(OBJECTIVE)
Repeat the listing below in full, exactly as it stands.

(GIVEN INFORMATION)
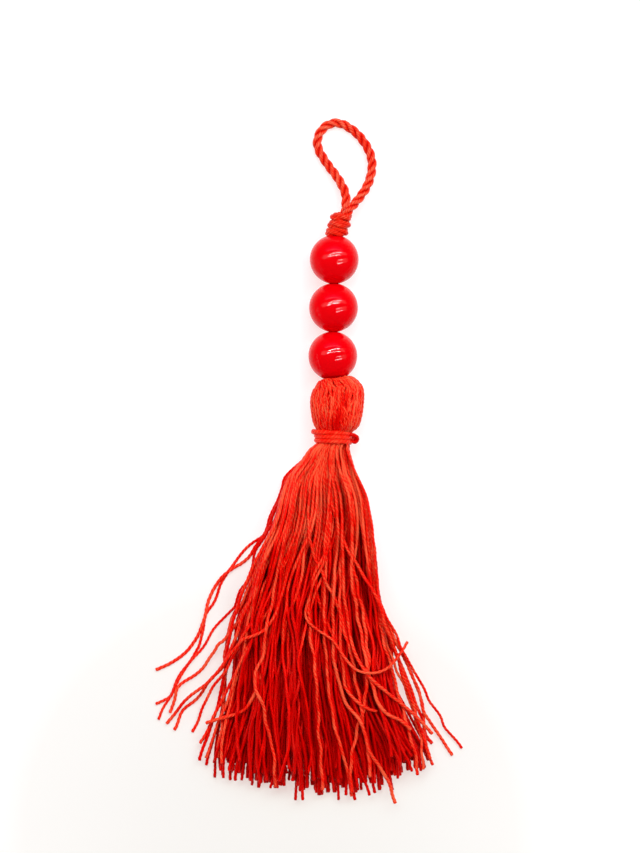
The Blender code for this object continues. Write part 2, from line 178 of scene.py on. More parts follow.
FAN_EDGES = (  # y, left, right: of the dense middle of the fan
    (-8.4, -4.0, 3.5), (-9.7, -5.9, 3.6), (-12.1, -7.6, 4.3), (-15.0, -9.8, 5.1),
    (-19.6, -10.9, 6.5), (-22.5, -11.5, 7.1), (-25.9, -12.6, 7.6), (-29.0, -14.1, 7.9),
    (-33.5, -15.9, 8.3), (-38.4, -17.4, 8.6), (-44.0, -18.8, 9.6), (-50.0, -19.4, 10.9),
    (-54.0, -19.6, 11.0), (-58.0, -20.0, 11.9), (-62.0, -20.7, 13.5), (-66.0, -21.7, 15.5),
    (-72.0, -22.9, 18.3), (-80.0, -23.9, 19.8),
)
EDGE_STRAYS = 4  # at each edge, after each of the EDGE_STRAY_ROWS lowest rows
EDGE_STRAY_ROWS = 3
EDGE_STRAY_STARTS = (0.02, 0.08)  # share of the width in from the edge, below the neck
EDGE_STRAY_ENDS = ((-0.1, 0.05), (-0.03, 0.06))  # the same at the cut ends, left and right
STRAND_WAVES = (Wave(6.5, 0.04), Wave(12.0, 0.08), Wave(24.0, 0.2), Wave(50.0, 0.8))
COURSE_WAVES = (Wave(5.5, 0.1), Wave(9.0, 0.12))
WAVES_Y = (-9.5, -47.5)  # where the waves grow

# Rows of strands, from the floor up. disc is a row's height in the neck, from -1 to 1,
# thick its thickening at the cut ends, root_z and end_z its heights below the neck and
# at the ends, and q a place across the fan, from 0 at the left to 1 at the right. wander
# is the size of a strand's own waves, bunch that of the waves it shares with others,
# stray and drift how far chance moves it, and step the length between its rings.
Row = namedtuple("Row", "strands thick disc root_z end_z first_q last_q wander stray bunch drift step")
STRAND_ROWS = (
    Row(72, 1.45, -0.85, 0.5, 0.48, 0.0, 1.0, 0.1, 0.1, 0.0, 0.0, 0.5),
    Row(56, 1.0, -0.5, 1.9, 1.15, 0.01, 0.99, 0.5, 0.4, 0.004, 0.006, 0.34),
    Row(42, 1.0, -0.1, 3.5, 1.9, 0.04, 0.97, 0.9, 0.4, 0.006, 0.04, 0.27),
    Row(32, 1.0, 0.35, 5.0, 2.5, 0.09, 0.94, 1.2, 0.4, 0.006, 0.07, 0.27),
    Row(24, 1.0, 0.75, 6.1, 2.9, 0.13, 0.87, 1.4, 0.4, 0.006, 0.09, 0.27),
)
ROW_UNEVEN = 0.07  # of disc, from strand to strand
BUNCHES = 8  # across the fan
BUNCH_LENGTH = 35.0  # along the strands
ROW_PHASE = 2.4  # from one row's bunches to the next one's
COURSE_STEP = 0.25
STRAND_PIECES = (  # one for each row, and one for COURSES
    "strands_floor", "strands_low", "strands_middle", "strands_high", "strands_top", "strands_loose",
)
STRAND_TONE = (0.45, 0.11)  # mean and spread
LOOSE_TONE = (0.22, 0.08)
GLINT = 0.1
LOW_Y = (-16.0, -62.0)  # where painted shade makes strands darker towards their ends
LOW_SHADE_TONE = (-1.0, 0.28)
LOW_SIDE_SHARE = 0.5  # of the painted side shade that is left there
MIDDLE_SHADE = Shade(0.15, -3.0, 9.0, (-45.0, -70.0))  # painted shade in the middle of the cut ends
COVER_SHADE_TONE = 0.36  # painted shade, darker for each millimetre of cover, at the cut ends
ROOT_COVER_SHARE = 0.2  # of that near the neck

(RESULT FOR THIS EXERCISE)
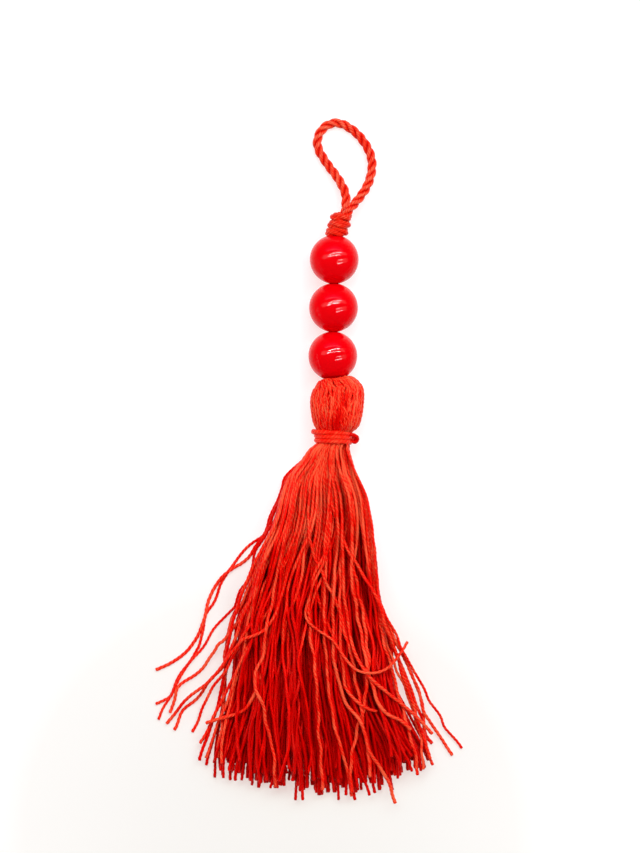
The Blender code for this object continues. Write part 2, from line 178 of scene.py on. More parts follow.
FAN_EDGES = (  # y, left, right: of the dense middle of the fan
    (-8.4, -4.0, 3.5), (-9.7, -5.9, 3.6), (-12.1, -7.6, 4.3), (-15.0, -9.8, 5.1),
    (-19.6, -10.9, 6.5), (-22.5, -11.5, 7.1), (-25.9, -12.6, 7.6), (-29.0, -14.1, 7.9),
    (-33.5, -15.9, 8.3), (-38.4, -17.4, 8.6), (-44.0, -18.8, 9.6), (-50.0, -19.4, 10.9),
    (-54.0, -19.6, 11.0), (-58.0, -20.0, 11.9), (-62.0, -20.7, 13.5), (-66.0, -21.7, 15.5),
    (-72.0, -22.9, 18.3), (-80.0, -23.9, 19.8),
)
EDGE_STRAYS = 4  # at each edge, after each of the EDGE_STRAY_ROWS lowest rows
EDGE_STRAY_ROWS = 3
EDGE_STRAY_STARTS = (0.02, 0.08)  # share of the width in from the edge, below the neck
EDGE_STRAY_ENDS = ((-0.1, 0.05), (-0.03, 0.06))  # the same at the cut ends, left and right
STRAND_WAVES = (Wave(6.5, 0.04), Wave(12.0, 0.08), Wave(24.0, 0.2), Wave(50.0, 0.8))
COURSE_WAVES = (Wave(5.5, 0.1), Wave(9.0, 0.12))
WAVES_Y = (-9.5, -47.5)  # where the waves grow

# Rows of strands, from the floor up. disc is a row's height in the neck, from -1 to 1,
# thick its thickening at the cut ends, root_z and end_z its heights below the neck and
# at the ends, and q a place across the fan, from 0 at the left to 1 at the right. wander
# is the size of a strand's own waves, bunch that of the waves it shares with others,
# stray and drift how far chance moves it, and step the length between its rings.
Row = namedtuple("Row", "strands thick disc root_z end_z first_q last_q wander stray bunch drift step")
STRAND_ROWS = (
    Row(72, 1.45, -0.85, 0.5, 0.48, 0.0, 1.0, 0.1, 0.1, 0.0, 0.0, 0.5),
    Row(56, 1.0, -0.5, 1.9, 1.15, 0.01, 0.99, 0.5, 0.4, 0.004, 0.006, 0.34),
    Row(42, 1.0, -0.1, 3.5, 1.9, 0.04, 0.97, 0.9, 0.4, 0.006, 0.04, 0.27),
    Row(32, 1.0, 0.35, 5.0, 2.5, 0.09, 0.94, 1.2, 0.4, 0.006, 0.07, 0.27),
    Row(24, 1.0, 0.75, 6.1, 2.9, 0.13, 0.87, 1.4, 0.4, 0.006, 0.09, 0.27),
)
ROW_UNEVEN = 0.07  # of disc, from strand to strand
BUNCHES = 8  # across the fan
BUNCH_LENGTH = 35.0  # along the strands
ROW_PHASE = 2.4  # from one row's bunches to the next one's
COURSE_STEP = 0.25
STRAND_PIECES = (  # one for each row, and one for COURSES
    "strands_floor", "strands_low", "strands_middle", "strands_high", "strands_top", "strands_loose",
)
STRAND_TONE = (0.45, 0.11)  # mean and spread
LOOSE_TONE = (0.22, 0.08)
GLINT = 0.1
LOW_Y = (-16.0, -62.0)  # where painted shade makes strands darker towards their ends
LOW_SHADE_TONE = (-1.0, 0.28)
LOW_SIDE_SHARE = 0.5  # of the painted side shade that is left there
MIDDLE_SHADE = Shade(0.15, -3.0, 9.0, (-45.0, -70.0))  # painted shade in the middle of the cut ends
COVER_SHADE_TONE = 0.36  # painted shade, darker for each millimetre of cover, at the cut ends
ROOT_COVER_SHARE = 0.2  # of that near the neck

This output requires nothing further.